> **Exercise prompt**: Quote the listing below in its entirety.

* * * *

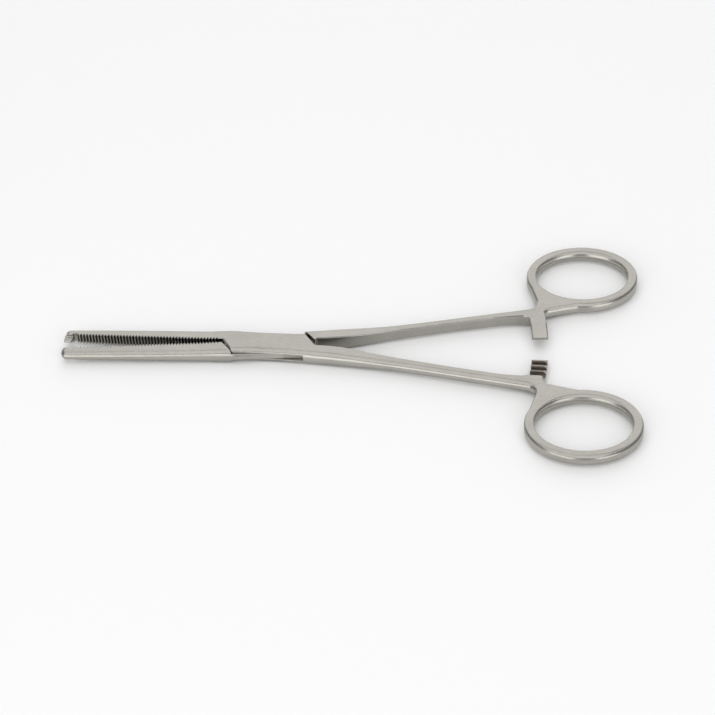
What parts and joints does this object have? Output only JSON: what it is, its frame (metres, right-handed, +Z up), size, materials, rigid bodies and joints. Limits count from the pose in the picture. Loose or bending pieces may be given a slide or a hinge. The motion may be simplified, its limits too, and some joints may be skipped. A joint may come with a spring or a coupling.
{
  "type": "hemostatic forceps",
  "caption": "Straight box-lock forceps with cross-serrated jaws, interlocking tip teeth, a ratchet catch and oval finger rings, lying flat and slightly open.",
  "frame": {"origin": "the pivot axis at the level of the box lock's underside", "axes": "+X from the pivot towards the finger rings, +Y across the instrument towards the ring of the half with the tongue, +Z up along the pivot"},
  "size_m": [0.1594, 0.085, 0.0049],
  "materials": {
    "female_steel": "satin",
    "male_steel": "satin",
    "pin_steel": "satin"
  },
  "bodies": {
    "slotted_half": {"female_half": "female_steel", "pivot_pin": "pin_steel"},
    "tongue_half": {"male_half": "male_steel"}
  },
  "joints": [
    {"name": "box_lock_hinge", "type": "hinge", "parent": "slotted_half", "child": "tongue_half", "pos_m": [0, 0, 0], "axis": [0, 0, 1], "range_deg": [-5.4, 55]}
  ]
}
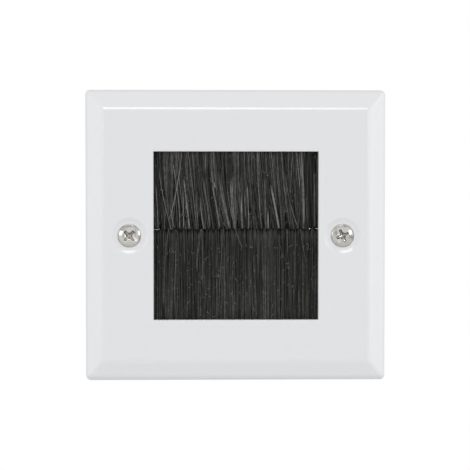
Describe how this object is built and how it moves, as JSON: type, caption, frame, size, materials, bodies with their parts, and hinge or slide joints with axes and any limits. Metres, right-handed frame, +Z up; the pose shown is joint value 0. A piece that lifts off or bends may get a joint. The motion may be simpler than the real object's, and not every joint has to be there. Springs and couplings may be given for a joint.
{
  "type": "brush wall plate",
  "caption": "Square white wall plate with a bevelled rim and a central opening closed by two facing rows of black bristles, so that cables pass through a wall behind it.",
  "frame": {"origin": "midway between the axes of the two fixing screws, on the plane of the wall that the rim of the plate lies on", "axes": "+X to the right as seen from the room, +Y into the wall, +Z up; the front of the plate faces -Y"},
  "size_m": [0.086, 0.0257, 0.0834],
  "materials": {
    "white_plastic": "smooth white moulded plastic",
    "channel_metal": "plain folded strip",
    "core_wire_steel": "drawn wire",
    "upper_nylon": "black nylon filament",
    "lower_nylon": "black nylon filament",
    "bar_steel": "zinc-plated strip",
    "retaining_screw_steel": "zinc-plated",
    "fixing_screw_plating": "nickel-plated"
  },
  "bodies": {
    "root": {"face_plate": "white_plastic", "upper_channel": "channel_metal", "lower_channel": "channel_metal", "upper_core_wire": "core_wire_steel", "lower_core_wire": "core_wire_steel", "upper_bristles": "upper_nylon", "lower_bristles": "lower_nylon", "upper_retaining_bar": "bar_steel", "lower_retaining_bar": "bar_steel", "retaining_screws": "retaining_screw_steel", "fixing_screws": "fixing_screw_plating"}
  },
  "joints": []
}
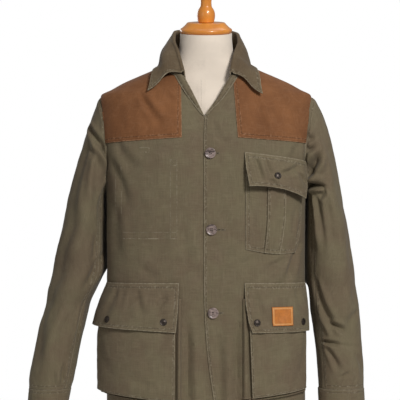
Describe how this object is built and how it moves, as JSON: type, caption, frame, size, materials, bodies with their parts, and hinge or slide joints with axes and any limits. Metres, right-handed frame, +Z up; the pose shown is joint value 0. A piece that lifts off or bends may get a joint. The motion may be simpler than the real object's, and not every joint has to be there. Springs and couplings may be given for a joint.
{
  "type": "canvas field jacket on a limbless dress form",
  "caption": "Hip-length canvas field jacket with shoulder patches, flap pockets and a turned-down collar, buttoned on a limbless dress form.",
  "frame": {"origin": "middle of the underside of the dress form's base", "axes": "+Z up, the jacket's front faces -Y, the wearer's left is +X"},
  "size_m": [0.7543, 0.34, 1.0668],
  "materials": {
    "olive_canvas": "washed heavy cotton canvas, olive brown, plain weave",
    "rust_canvas": "rust brown cotton duck",
    "horn": "mottled brown horn, soft shine",
    "dark_bronze": "darkened bronze",
    "tan_leather": "smooth tan leather, left bare",
    "cream_jersey": "cream cotton jersey stretched over a form",
    "beech": "varnished beech, orange brown"
  },
  "bodies": {
    "root": {"front_right": "olive_canvas", "front_left": "olive_canvas", "back": "olive_canvas", "sleeve_upper_right": "olive_canvas", "sleeve_upper_left": "olive_canvas", "sleeve_under_right": "olive_canvas", "sleeve_under_left": "olive_canvas", "cuff_right": "olive_canvas", "cuff_left": "olive_canvas", "collar": "olive_canvas", "facing_right": "olive_canvas", "facing_left": "olive_canvas", "lower_pocket_right": "olive_canvas", "lower_pocket_left": "olive_canvas", "chest_pocket": "olive_canvas", "flap_lower_right": "olive_canvas", "flap_lower_left": "olive_canvas", "flap_chest": "olive_canvas", "shoulder_patch_right": "rust_canvas", "shoulder_patch_left": "rust_canvas", "button_1": "horn", "button_2": "horn", "button_3": "horn", "snap_chest_1": "dark_bronze", "snap_lower_left_1": "dark_bronze", "snap_lower_left_2": "dark_bronze", "snap_lower_right_1": "dark_bronze", "snap_lower_right_2": "dark_bronze", "leather_patch": "tan_leather", "form_body": "cream_jersey", "form_base": "beech", "neck_cap": "beech", "finial": "beech"}
  },
  "joints": []
}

* * * *

> **Expected answer**:
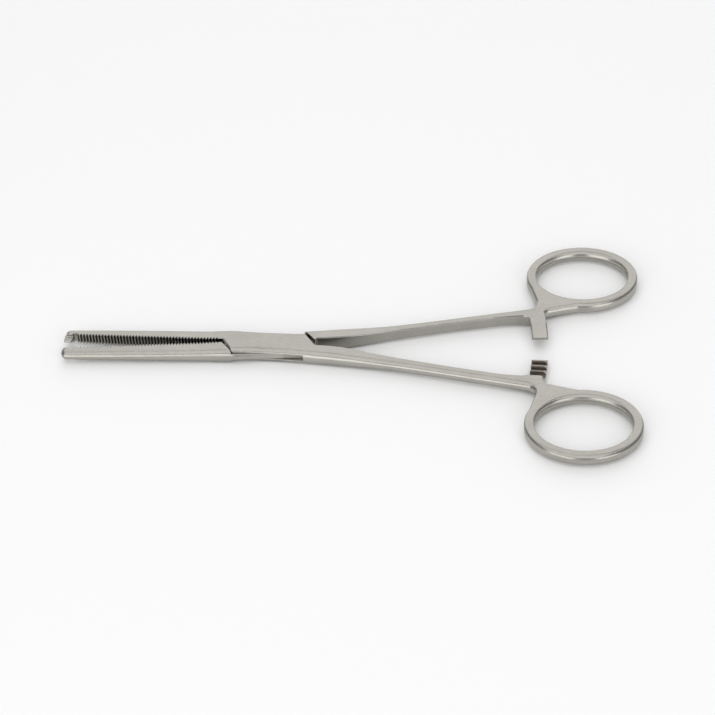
What parts and joints does this object have? Output only JSON: what it is, its frame (metres, right-handed, +Z up), size, materials, rigid bodies and joints. Limits count from the pose in the picture. Loose or bending pieces may be given a slide or a hinge. The motion may be simplified, its limits too, and some joints may be skipped. A joint may come with a spring or a coupling.
{
  "type": "hemostatic forceps",
  "caption": "Straight box-lock forceps with cross-serrated jaws, interlocking tip teeth, a ratchet catch and oval finger rings, lying flat and slightly open.",
  "frame": {"origin": "the pivot axis at the level of the box lock's underside", "axes": "+X from the pivot towards the finger rings, +Y across the instrument towards the ring of the half with the tongue, +Z up along the pivot"},
  "size_m": [0.1594, 0.085, 0.0049],
  "materials": {
    "female_steel": "satin",
    "male_steel": "satin",
    "pin_steel": "satin"
  },
  "bodies": {
    "slotted_half": {"female_half": "female_steel", "pivot_pin": "pin_steel"},
    "tongue_half": {"male_half": "male_steel"}
  },
  "joints": [
    {"name": "box_lock_hinge", "type": "hinge", "parent": "slotted_half", "child": "tongue_half", "pos_m": [0, 0, 0], "axis": [0, 0, 1], "range_deg": [-5.4, 55]}
  ]
}
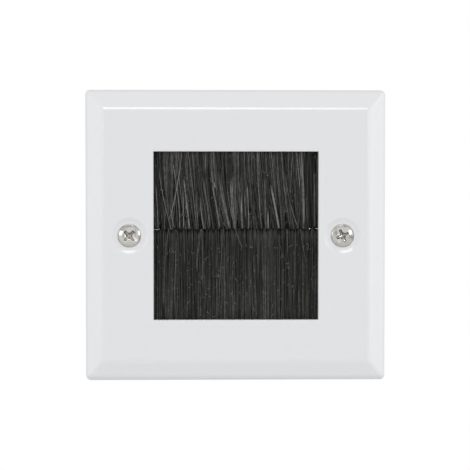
Describe how this object is built and how it moves, as JSON: type, caption, frame, size, materials, bodies with their parts, and hinge or slide joints with axes and any limits. Metres, right-handed frame, +Z up; the pose shown is joint value 0. A piece that lifts off or bends may get a joint. The motion may be simpler than the real object's, and not every joint has to be there. Springs and couplings may be given for a joint.
{
  "type": "brush wall plate",
  "caption": "Square white wall plate with a bevelled rim and a central opening closed by two facing rows of black bristles, so that cables pass through a wall behind it.",
  "frame": {"origin": "midway between the axes of the two fixing screws, on the plane of the wall that the rim of the plate lies on", "axes": "+X to the right as seen from the room, +Y into the wall, +Z up; the front of the plate faces -Y"},
  "size_m": [0.086, 0.0257, 0.0834],
  "materials": {
    "white_plastic": "smooth white moulded plastic",
    "channel_metal": "plain folded strip",
    "core_wire_steel": "drawn wire",
    "upper_nylon": "black nylon filament",
    "lower_nylon": "black nylon filament",
    "bar_steel": "zinc-plated strip",
    "retaining_screw_steel": "zinc-plated",
    "fixing_screw_plating": "nickel-plated"
  },
  "bodies": {
    "root": {"face_plate": "white_plastic", "upper_channel": "channel_metal", "lower_channel": "channel_metal", "upper_core_wire": "core_wire_steel", "lower_core_wire": "core_wire_steel", "upper_bristles": "upper_nylon", "lower_bristles": "lower_nylon", "upper_retaining_bar": "bar_steel", "lower_retaining_bar": "bar_steel", "retaining_screws": "retaining_screw_steel", "fixing_screws": "fixing_screw_plating"}
  },
  "joints": []
}
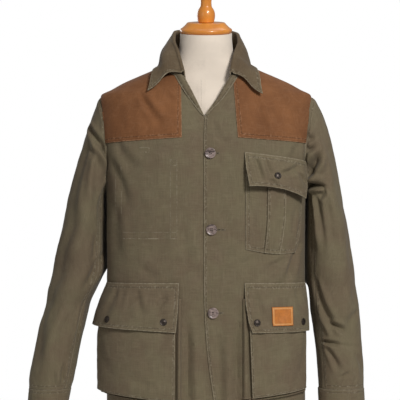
Describe how this object is built and how it moves, as JSON: type, caption, frame, size, materials, bodies with their parts, and hinge or slide joints with axes and any limits. Metres, right-handed frame, +Z up; the pose shown is joint value 0. A piece that lifts off or bends may get a joint. The motion may be simpler than the real object's, and not every joint has to be there. Springs and couplings may be given for a joint.
{
  "type": "canvas field jacket on a limbless dress form",
  "caption": "Hip-length canvas field jacket with shoulder patches, flap pockets and a turned-down collar, buttoned on a limbless dress form.",
  "frame": {"origin": "middle of the underside of the dress form's base", "axes": "+Z up, the jacket's front faces -Y, the wearer's left is +X"},
  "size_m": [0.7543, 0.34, 1.0668],
  "materials": {
    "olive_canvas": "washed heavy cotton canvas, olive brown, plain weave",
    "rust_canvas": "rust brown cotton duck",
    "horn": "mottled brown horn, soft shine",
    "dark_bronze": "darkened bronze",
    "tan_leather": "smooth tan leather, left bare",
    "cream_jersey": "cream cotton jersey stretched over a form",
    "beech": "varnished beech, orange brown"
  },
  "bodies": {
    "root": {"front_right": "olive_canvas", "front_left": "olive_canvas", "back": "olive_canvas", "sleeve_upper_right": "olive_canvas", "sleeve_upper_left": "olive_canvas", "sleeve_under_right": "olive_canvas", "sleeve_under_left": "olive_canvas", "cuff_right": "olive_canvas", "cuff_left": "olive_canvas", "collar": "olive_canvas", "facing_right": "olive_canvas", "facing_left": "olive_canvas", "lower_pocket_right": "olive_canvas", "lower_pocket_left": "olive_canvas", "chest_pocket": "olive_canvas", "flap_lower_right": "olive_canvas", "flap_lower_left": "olive_canvas", "flap_chest": "olive_canvas", "shoulder_patch_right": "rust_canvas", "shoulder_patch_left": "rust_canvas", "button_1": "horn", "button_2": "horn", "button_3": "horn", "snap_chest_1": "dark_bronze", "snap_lower_left_1": "dark_bronze", "snap_lower_left_2": "dark_bronze", "snap_lower_right_1": "dark_bronze", "snap_lower_right_2": "dark_bronze", "leather_patch": "tan_leather", "form_body": "cream_jersey", "form_base": "beech", "neck_cap": "beech", "finial": "beech"}
  },
  "joints": []
}